Magnuson-Moss provides that "a consumer who is damaged by the failure of a supplier, warrantor, or service contractor to comply with any obligation under this chapter, or under a written warranty, implied warranty, or service contract, may bring suit for damages and other legal and equitable relief. . . ."  Id. § 2310(d)(1).  In their answers to respondent's interrogatories, appellants stated unequivocally that they were not asserting claims for breach of warranty or breach of contract; a letter from respondent's attorney to appellants' attorney confirmed that this was appellants' position.

            Therefore, because appellants were not asserting noncompliance with any obligation under a warranty or contract, they necessarily brought their Magnuson-Moss claim as "consumer[s] who [were] damaged by the failure of a supplier, warrantor, or service contractor to comply with any obligation under [Magnuson-Moss]."  But respondent did not fail to comply with any obligation under Magnuson-Moss: its only obligation was to designate its warranty as limited, and it met this obligation.  See id. §§ 2303(a) (providing distinction between full and limited warranties); 2304 (setting out standards for full warranty).

Magnuson-Moss imposes obligations only when a product is protected by a full warranty.  See Haas, 611 N.W.2d at 385 (manufacturer that "conspicuously designated its warranty a limited warranty" did not violate Magnuson-Moss by limiting warranty in manner prohibited by Magnuson-Moss).  Federal caselaw provides a more comprehensive treatment of this issue.  See, e.g., Gilbert v. Monaco Coach Corp., 352 F. Supp. 2d 1323 (N.D. Ga. 2004).

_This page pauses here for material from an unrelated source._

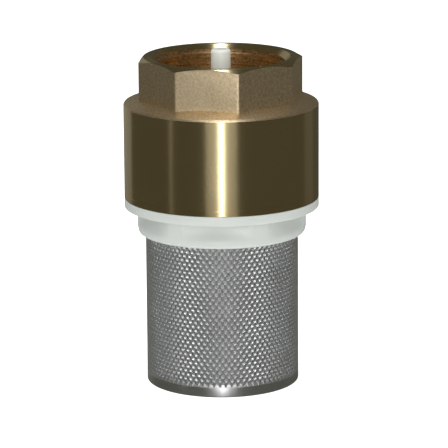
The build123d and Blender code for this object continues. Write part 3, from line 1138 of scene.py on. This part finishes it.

Section 2304 of [Magnuson-Moss] sets out the federal minimum standards for warranties, which include requiring the warrantor to both remedy the consumer product within a reasonable amount of time and allow the consumer to elect a refund or replacement if the warrantor is unable to repair the product after having a reasonable number of attempts to do so. 15 U.S.C. § 2304.  Plaintiffs rely on this section of [Magnuson-Moss] in making out their claim.  However, this section only applies to full warranties and the warranty at issue in this case is a limited warranty.  Section 2303(a)(2) states that if a written warranty fails to meet the standards set forth under § 2304, then the warranty must be conspicuously labeled as "limited."  15 U.S.C. § 2303.  Therefore, failure of a written warranty to abide by §2304 does not mean that the written warranty violates the statute; rather, it means that the written warranty must be conspicuously labeled "limited."  The written warranty at issue here is so labeled.  Therefore, the minimum standards provision does not apply to the warranty at issue in this case.

 

Id. at 1330 (emphasis added) (citations omitted); see also Schimmer v. Jaguar Cars, Inc., 384 F.3d 402, 405 (7th Cir. 2004) ("Section 2304 of [Magnuson-Moss] imposes minimum federal warranty standards for ‘full warranties' and provides remedies for their breach. . . . [Here, the] warranty is a ‘limited' one not subject to § 2304 and thus not subject to [Magnuson-Moss's]  substantive remedies. . . .").[1]

            Appellants' complaint alleged that they were entitled to remedies because respondent had violated Magnuson-Moss.  But respondent's warranty was clearly labeled "limited" and therefore not subject to Magnuson-Moss.  Appellants failed to state a claim upon which relief could be granted; their case was properly dismissed.[2]

2.         Remedies

            In their complaint, appellants sought, among other remedies, revocation of acceptance.  They argue that, because revocation of acceptance "is a theory under the Minnesota Uniform Commercial Code[,]" they "alleged a state law remedy in their Complaint."  But appellants did not seek revocation of acceptance under the Uniform Commercial Code (UCC); they sought it only under Magnuson-Moss.  They offer no support for the view that seeking a UCC remedy, under any theory, equates to making a complaint under the UCC.

Appellants also argue that, because 15 U.S.C. § 2310(d)(1) does not require consumers of products with limited warranties to bring suit under state law, that requirement should not be read into the statute.  But appellants cite no case in which a consumer of a product with a limited warranty recovered without bringing an action under state law.  The cases on which appellants relied before the district court, Murphy v. Mallard Coach Co., 582  N.Y.S.2d 528 (N.Y. App. Div. 1992), Gochey v. Bombardier, Inc., 572 A.2d 921 (Vt. 1990), and Ventura v. Ford Motor Corp., 433 A.2d 801 (N.J. Super. Ct. App. Div. 1981), all involved revocation of acceptance based on state law warranty claims.  Appellants firmly and repeatedly asserted that they were not making state law warranty claims.  Appellants failed to state a claim upon which relief could be granted.

Affirmed.


[1] Appellants rely on Sheehan v. Monaco Coach Corp., No. 04-C-717, 2006 WL 208689 (E.D. Wis. Jan. 25, 2006).  But the Sheehan court distinguished appellants' case on the ground that "the Sheehans have alleged a breach of warranty claim under [Magnuson-Moss], and Monaco has not produced any evidence showing that the Sheehans are instead solely seeking relief under the substantive provisions of [Magnuson-Moss] (as the defendant did in Bretheim)."  Id. at *6 n.2.

[2] Because Magnuson-Moss does not apply to products with limited warranties,  appellants' argument that they can pursue their revocation-of-acceptance claim under Magnuson-Moss because that claim is separate from breach of warranty is without merit.